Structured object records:
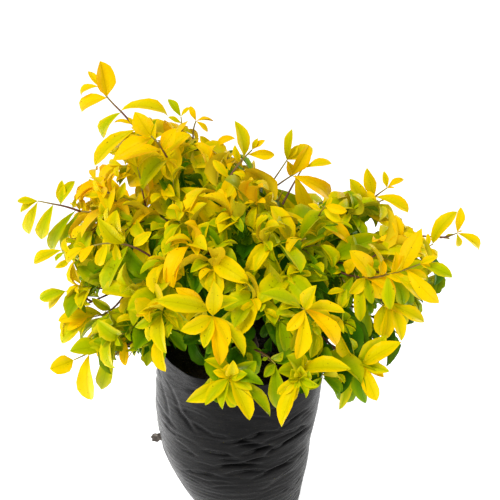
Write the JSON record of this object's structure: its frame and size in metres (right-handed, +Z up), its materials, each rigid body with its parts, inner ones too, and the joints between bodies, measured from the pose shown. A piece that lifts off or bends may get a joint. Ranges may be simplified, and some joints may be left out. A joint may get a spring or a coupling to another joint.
{
  "type": "potted golden duranta shrub",
  "caption": "Unclipped golden duranta shrub in a soft black film grow bag filled with soil: trunk, boughs and side branches that end in masses of leafy twigs.",
  "frame": {"origin": "middle of the grow bag's flat underside", "axes": "+Z up; +X to the right and +Y away from the viewer as the picture shows the plant"},
  "size_m": [0.5501, 0.4168, 0.5973],
  "materials": {
    "film": "creased black polythene film with a satin sheen",
    "soil": "moist crumbly potting soil",
    "bark": "grey brown bark, lightly ridged",
    "leaf": "golden yellow to lime leaf, satin"
  },
  "bodies": {
    "root": {"bough_top_centre": "bark", "bough_top_left": "bark", "bough_top_right": "bark", "bough_upper_back": "bark", "bough_upper_back_left": "bark", "bough_upper_back_right": "bark", "bough_upper_front_left": "bark", "bough_upper_front_right": "bark", "bough_upper_left": "bark", "bough_upper_right": "bark", "branch_low_back": "bark", "branch_low_back_left": "bark", "branch_low_back_right": "bark", "branch_low_front": "bark", "branch_low_front_left": "bark", "branch_low_front_right": "bark", "branch_low_left": "bark", "branch_low_right": "bark", "branch_middle_back": "bark", "branch_middle_back_left": "bark", "branch_middle_back_right": "bark", "branch_middle_front": "bark", "branch_middle_front_left": "bark", "branch_middle_front_right": "bark", "branch_middle_left": "bark", "branch_middle_right": "bark", "film_flap": "film", "foliage_low_back": "leaf", "foliage_low_back_left": "leaf", "foliage_low_back_right": "leaf", "foliage_low_front": "leaf", "foliage_low_front_left": "leaf", "foliage_low_front_right": "leaf", "foliage_low_left": "leaf", "foliage_low_right": "leaf", "foliage_middle_back": "leaf", "foliage_middle_back_left": "leaf", "foliage_middle_back_right": "leaf", "foliage_middle_front": "leaf", "foliage_middle_front_left": "leaf", "foliage_middle_front_right": "leaf", "foliage_middle_left": "leaf", "foliage_middle_right": "leaf", "foliage_top_centre": "leaf", "foliage_top_left": "leaf", "foliage_top_right": "leaf", "foliage_upper_back": "leaf", "foliage_upper_back_left": "leaf", "foliage_upper_back_right": "leaf", "foliage_upper_front_left": "leaf", "foliage_upper_front_right": "leaf", "foliage_upper_left": "leaf", "foliage_upper_right": "leaf", "grow_bag": "film", "soil": "soil", "trunk": "bark"}
  },
  "joints": []
}
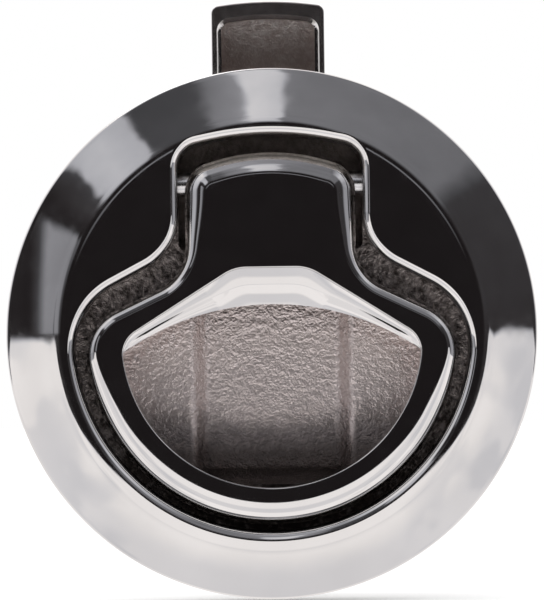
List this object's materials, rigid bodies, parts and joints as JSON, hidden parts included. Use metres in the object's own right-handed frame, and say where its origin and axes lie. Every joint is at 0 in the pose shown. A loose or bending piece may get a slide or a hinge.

* [Objective]: Return all the data exactly as given.

* [Solved problem]:
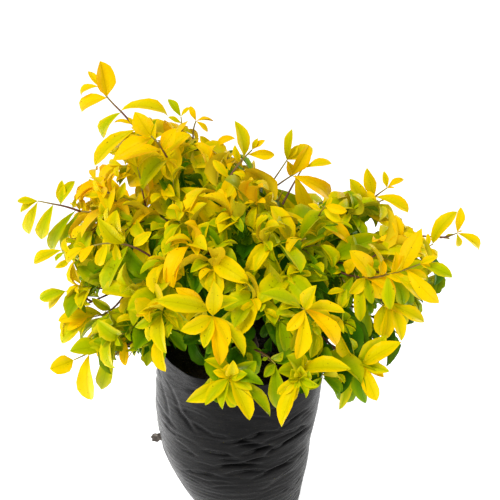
Write the JSON record of this object's structure: its frame and size in metres (right-handed, +Z up), its materials, each rigid body with its parts, inner ones too, and the joints between bodies, measured from the pose shown. A piece that lifts off or bends may get a joint. Ranges may be simplified, and some joints may be left out. A joint may get a spring or a coupling to another joint.
{
  "type": "potted golden duranta shrub",
  "caption": "Unclipped golden duranta shrub in a soft black film grow bag filled with soil: trunk, boughs and side branches that end in masses of leafy twigs.",
  "frame": {"origin": "middle of the grow bag's flat underside", "axes": "+Z up; +X to the right and +Y away from the viewer as the picture shows the plant"},
  "size_m": [0.5501, 0.4168, 0.5973],
  "materials": {
    "film": "creased black polythene film with a satin sheen",
    "soil": "moist crumbly potting soil",
    "bark": "grey brown bark, lightly ridged",
    "leaf": "golden yellow to lime leaf, satin"
  },
  "bodies": {
    "root": {"bough_top_centre": "bark", "bough_top_left": "bark", "bough_top_right": "bark", "bough_upper_back": "bark", "bough_upper_back_left": "bark", "bough_upper_back_right": "bark", "bough_upper_front_left": "bark", "bough_upper_front_right": "bark", "bough_upper_left": "bark", "bough_upper_right": "bark", "branch_low_back": "bark", "branch_low_back_left": "bark", "branch_low_back_right": "bark", "branch_low_front": "bark", "branch_low_front_left": "bark", "branch_low_front_right": "bark", "branch_low_left": "bark", "branch_low_right": "bark", "branch_middle_back": "bark", "branch_middle_back_left": "bark", "branch_middle_back_right": "bark", "branch_middle_front": "bark", "branch_middle_front_left": "bark", "branch_middle_front_right": "bark", "branch_middle_left": "bark", "branch_middle_right": "bark", "film_flap": "film", "foliage_low_back": "leaf", "foliage_low_back_left": "leaf", "foliage_low_back_right": "leaf", "foliage_low_front": "leaf", "foliage_low_front_left": "leaf", "foliage_low_front_right": "leaf", "foliage_low_left": "leaf", "foliage_low_right": "leaf", "foliage_middle_back": "leaf", "foliage_middle_back_left": "leaf", "foliage_middle_back_right": "leaf", "foliage_middle_front": "leaf", "foliage_middle_front_left": "leaf", "foliage_middle_front_right": "leaf", "foliage_middle_left": "leaf", "foliage_middle_right": "leaf", "foliage_top_centre": "leaf", "foliage_top_left": "leaf", "foliage_top_right": "leaf", "foliage_upper_back": "leaf", "foliage_upper_back_left": "leaf", "foliage_upper_back_right": "leaf", "foliage_upper_front_left": "leaf", "foliage_upper_front_right": "leaf", "foliage_upper_left": "leaf", "foliage_upper_right": "leaf", "grow_bag": "film", "soil": "soil", "trunk": "bark"}
  },
  "joints": []
}
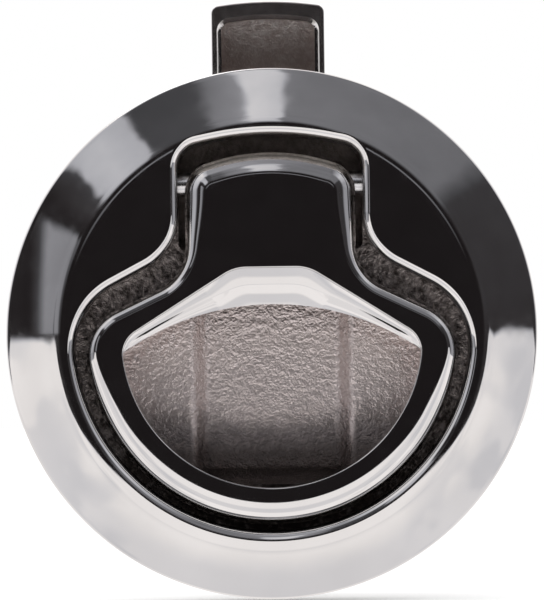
List this object's materials, rigid bodies, parts and joints as JSON, hidden parts included. Use metres in the object's own right-handed frame, and say where its origin and axes lie. Every joint is at 0 in the pose shown. A loose or bending piece may get a slide or a hinge.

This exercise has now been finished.